Worse yet, the substantive due process allows unelected judges to conjure up imaginary rights out of thin air. They become, in effect, a legislature. The Supreme Court has no hesitation overturning laws enacted by Congress and signed by the President, yet they have this reluctance to overturn their own previous erroneous rulings.
We can see the errors of the substantive due process doctrine today and the decision in McDonald vs. Chicago case involving handgun bans. In that decision, a victory for gun rights activists, the majority relied on this doctrine rather than the very clear wording of the Second Amendment.

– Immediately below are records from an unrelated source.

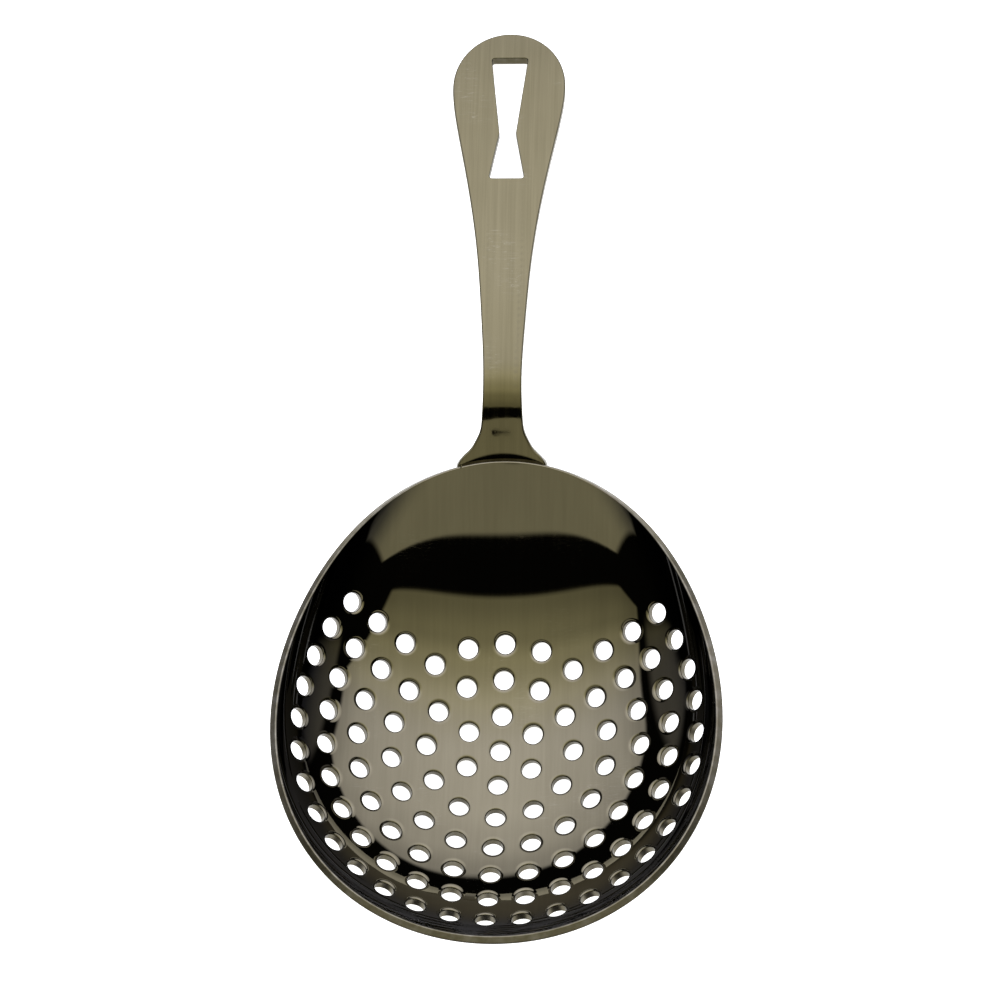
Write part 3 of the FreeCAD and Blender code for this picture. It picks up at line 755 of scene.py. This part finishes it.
def make_world():
    """Soft studio light: a large panel overhead and behind with dim strips at its sides, a
    dimmer card in front, and near black around them. The camera itself sees plain white."""
    world = bpy.data.worlds.new("studio")
    bpy.context.scene.world = world
    world.use_nodes = True
    n = Nodes(world.node_tree)
    way = n.add("ShaderNodeTexCoord").outputs["Generated"]
    way = n.add("ShaderNodeVectorMath", {0: way}, operation="NORMALIZE").outputs[0]
    right, up, front = (n.dot(way, axis) for axis in (STUDIO_RIGHT, STUDIO_UP, STUDIO_FRONT))
    rise = n.math("DEGREES", n.math("ARCTAN2", up, front))
    side = n.math("DEGREES", n.math("ARCSINE", right))
    wide = n.math("ABSOLUTE", side)
    # main panel: a wide softbox with rounded corners and a straight lower edge
    main = n.ramp(rise, 120, (
        (0.3, 0.0), (1.4, 0.24), (9, 0.35), (16, 0.56), (30, 0.87),
        (48, 1.0), (70, 0.95), (84, 0.8), (95, 0.55), (99, 0.0)))
    falloff = n.ramp(wide, 60, (
        (0, 1.0), (15, 0.96), (30, 0.86), (42, 0.74), (52, 0.5), (60, 0.4)))
    tall = n.math("POWER", n.math("MAXIMUM", n.math("MULTIPLY_ADD", rise, 1 / 50, -48 / 50), 0.0), 2.35)
    broad = n.math("POWER", n.math("MULTIPLY", wide, 1 / 54), 2.35)
    shape = n.step(n.math("ADD", tall, broad), 0.95, 1.03, 1.0, 0.0)
    right_end = n.math("MINIMUM", n.math("MULTIPLY_ADD", rise, 0.72, 31.0), 51.0)
    left_end = n.math("MINIMUM", n.math("MULTIPLY_ADD", rise, 1.4, 44.0), 54.0)
    within = n.math("MINIMUM", n.math("SUBTRACT", right_end, side), n.math("ADD", left_end, side))
    shape = n.math("MULTIPLY", shape, n.step(within, -1.0, 1.0))
    main = n.math("MULTIPLY", n.math("MULTIPLY", main, falloff), shape)
    # dim strips at its two sides, set back behind a dark gap
    strips = n.math("MULTIPLY", n.step(wide, 56.0, 60.0), n.step(wide, 74.0, 82.0, 1.0, 0.0))
    level = n.math("MULTIPLY", n.step(rise, 8.0, 20.0), n.step(rise, 88.0, 104.0, 1.0, 0.0))
    strips = n.math("MULTIPLY", n.math("MULTIPLY", strips, level), 0.1)
    main = n.math("MULTIPLY", n.math("MAXIMUM", main, strips), PANEL_LIGHT)
    # front card below it, with slanting ends
    card = n.ramp(rise, -60, (
        (7.6, 0.0), (8.3, 0.95), (16, 1.0), (27, 0.95), (31, 0.6), (34, 0.0)))
    reach = n.math("MINIMUM", n.math("MULTIPLY_ADD", rise, -0.9, 34.5), 58.0)
    skew = n.math("ABSOLUTE", n.math("ADD", side, 3.5))
    ends = n.step(n.math("SUBTRACT", reach, skew), -1.5, 1.5)
    card = n.math("MULTIPLY", n.math("MULTIPLY", card, ends), CARD_LIGHT)
    tint = n.mix(n.step(rise, 6.0, 46.0), (1.0, 0.985, 0.72, 1.0), (1.0, 1.02, 1.2, 1.0))
    panel = n.add("ShaderNodeEmission", {"Color": tint, "Strength": main})
    board = n.add("ShaderNodeEmission", {"Color": (1.0, 0.995, 0.84, 1.0), "Strength": card})
    both = n.add("ShaderNodeAddShader", {0: panel, 1: board})
    dim = n.add("ShaderNodeEmission", {"Color": (0.012, 0.012, 0.012, 1.0), "Strength": 1.0})
    room = n.add("ShaderNodeAddShader", {0: both, 1: dim})
    white = n.add("ShaderNodeBackground", {"Color": (1.0, 1.0, 1.0, 1.0), "Strength": 1.0})
    seen = n.add("ShaderNodeLightPath").outputs["Is Camera Ray"]
    surface = n.add("ShaderNodeMixShader", {0: seen, 1: room, 2: white})
    n.add("ShaderNodeOutputWorld", {"Surface": surface})


make_floor()
make_world()

# ---------------------------------------------------------------- camera

LENS = 103.89
CAMERA_PLACE = (0.023522, -0.130702, 0.481180)

camera = bpy.data.objects.new("camera", bpy.data.cameras.new("camera"))
bpy.context.scene.collection.objects.link(camera)
camera.data.lens = LENS
camera.data.sensor_width = 36.0
axes = Matrix((STUDIO_RIGHT, STUDIO_UP, STUDIO_FRONT)).transposed()
camera.matrix_world = Matrix.Translation(CAMERA_PLACE) @ axes.to_4x4()
camera.data.clip_start = 0.01
camera.data.clip_end = 50.0
bpy.context.scene.camera = camera
bpy.context.scene.view_settings.view_transform = "Standard"
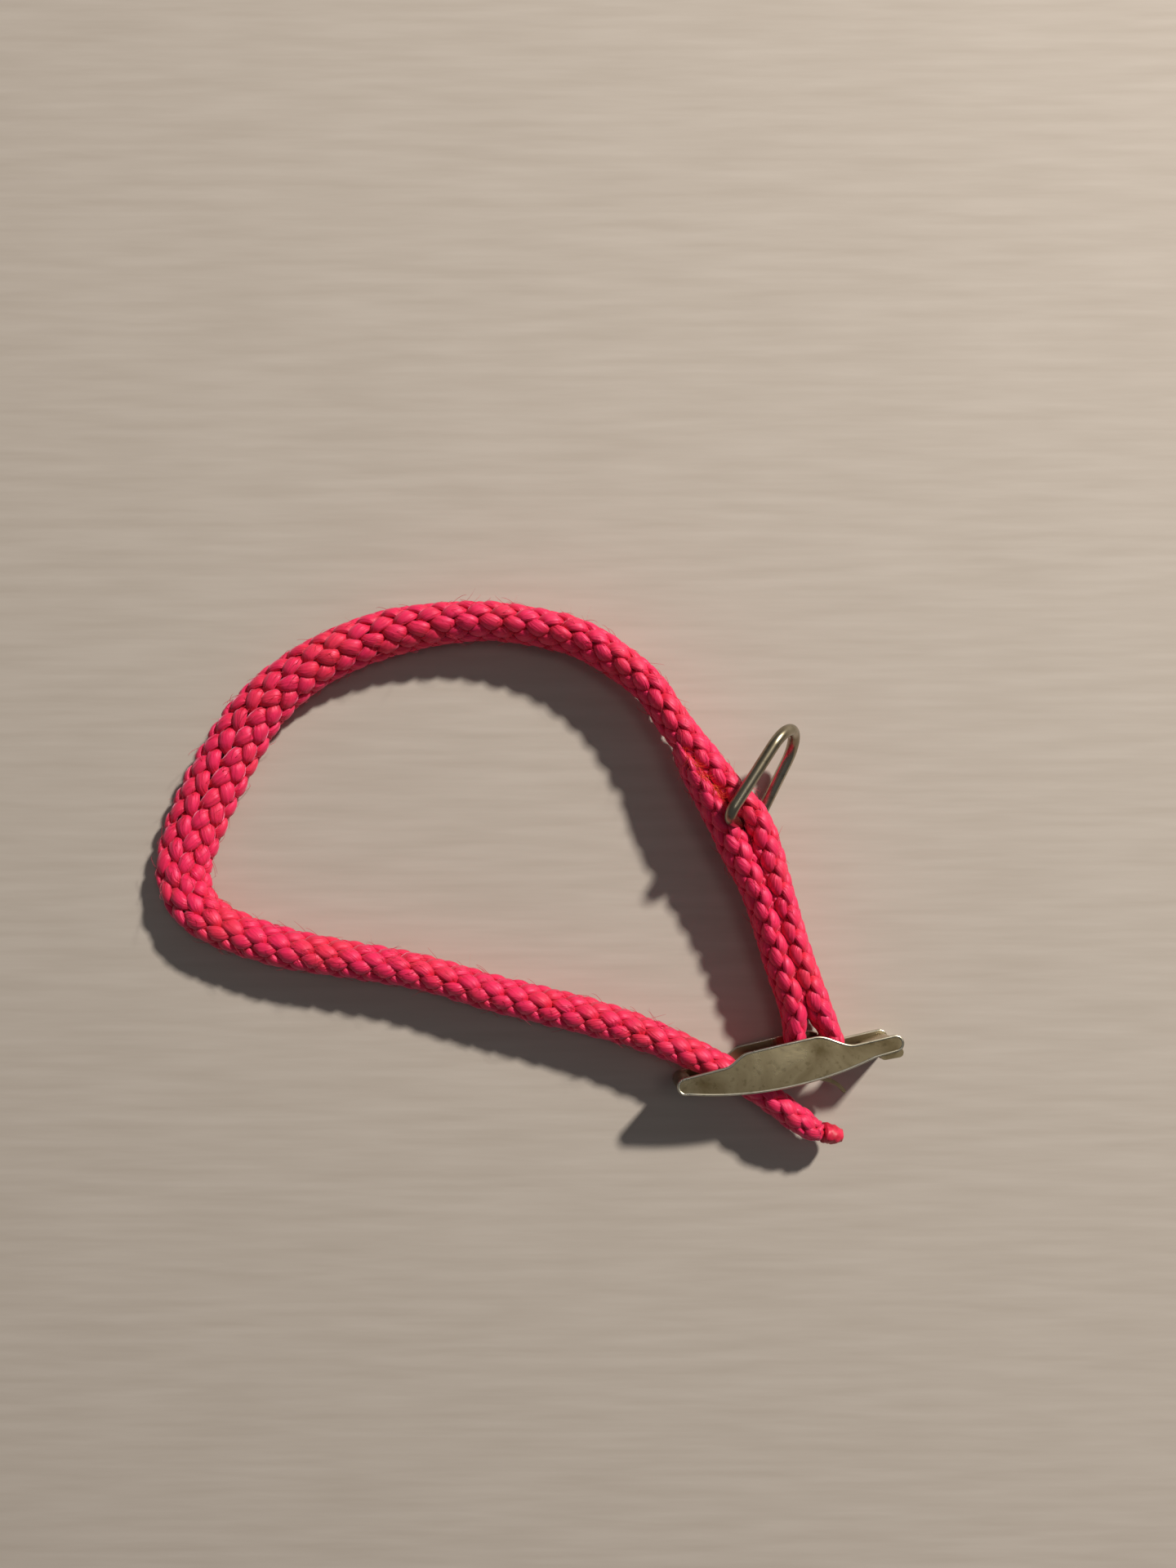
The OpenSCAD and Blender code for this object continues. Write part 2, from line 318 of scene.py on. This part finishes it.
def cord_material():
    """Glossy pink nylon yarn: fine filaments along each strand, with painted shade that darkens a strand
    where it dives under the others.
    """
    material, tree, shader = node_material(
        "cord_nylon",
        subsurface_weight=0.3,
        subsurface_radius=(0.0014, 0.0003, 0.0005),
        subsurface_scale=1.0,
        specular_ior_level=0.6,
        specular_tint=(1.0, 0.62, 0.85, 1),
        sheen_weight=0.4,
        sheen_roughness=0.4,
        sheen_tint=(1.0, 0.45, 0.65, 1),
    )
    lift = add_node(tree, "ShaderNodeAttribute", attribute_name="lift").outputs["Fac"]
    uv = add_node(tree, "ShaderNodeUVMap", uv_map="strand").outputs["UV"]
    filaments = noise(tree, mapped(tree, uv, (18, 0.5, 1)), 1.0, 2.0)
    patches = noise(tree, object_place(tree), 170)
    # painted shade: the colour ramp over lift runs from the full pink on top down to a dark red where a
    # strand dives under, standing in for the shade in the braid's crevices
    under, between, on_top = (0.58, 0.005, 0.026), (0.78, 0.013, 0.062), (0.90, 0.026, 0.125)
    pink = ramp(tree, lift, (0.0, under), (0.4, between), (1.0, on_top))
    streaks = ramp(tree, filaments, (0.30, (0.70, 0.62, 0.62)), (0.62, grey(1.0)))
    warmth = ramp(tree, patches, (0.42, (1.0, 0.9, 0.95)), (0.66, (1.0, 1.35, 0.75)))
    colour = multiplied(tree, 1.0, multiplied(tree, 0.75, pink, streaks), warmth)
    rough = ramp(tree, filaments, (0.3, grey(0.60)), (0.7, grey(0.42)))
    tree.links.new(colour, shader.inputs["Base Color"])
    tree.links.new(rough, shader.inputs["Roughness"])
    tree.links.new(bump(tree, filaments, 0.7, 0.0002), shader.inputs["Normal"])
    return material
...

Instead of their reliance on doctrine the Court created a century previously, why not rely on the clear wording of an Amendment that is part of the Bill of Rights?
This deviation from clear and carefully-chosen wording of the Constitution is a black mark on Supreme Court jurisprudence. Worse, creating new legal doctrines to justify a decision when simply overruling a previous decision (remember: Cruickshank was a mere three years after the Slaughter-House Cases and hardly “settled law”) had the effect of placing too much-unintended power in the hands of the judiciary. At that point, they ceased to be interpreters of the Constitution and became a pseudo-legislature.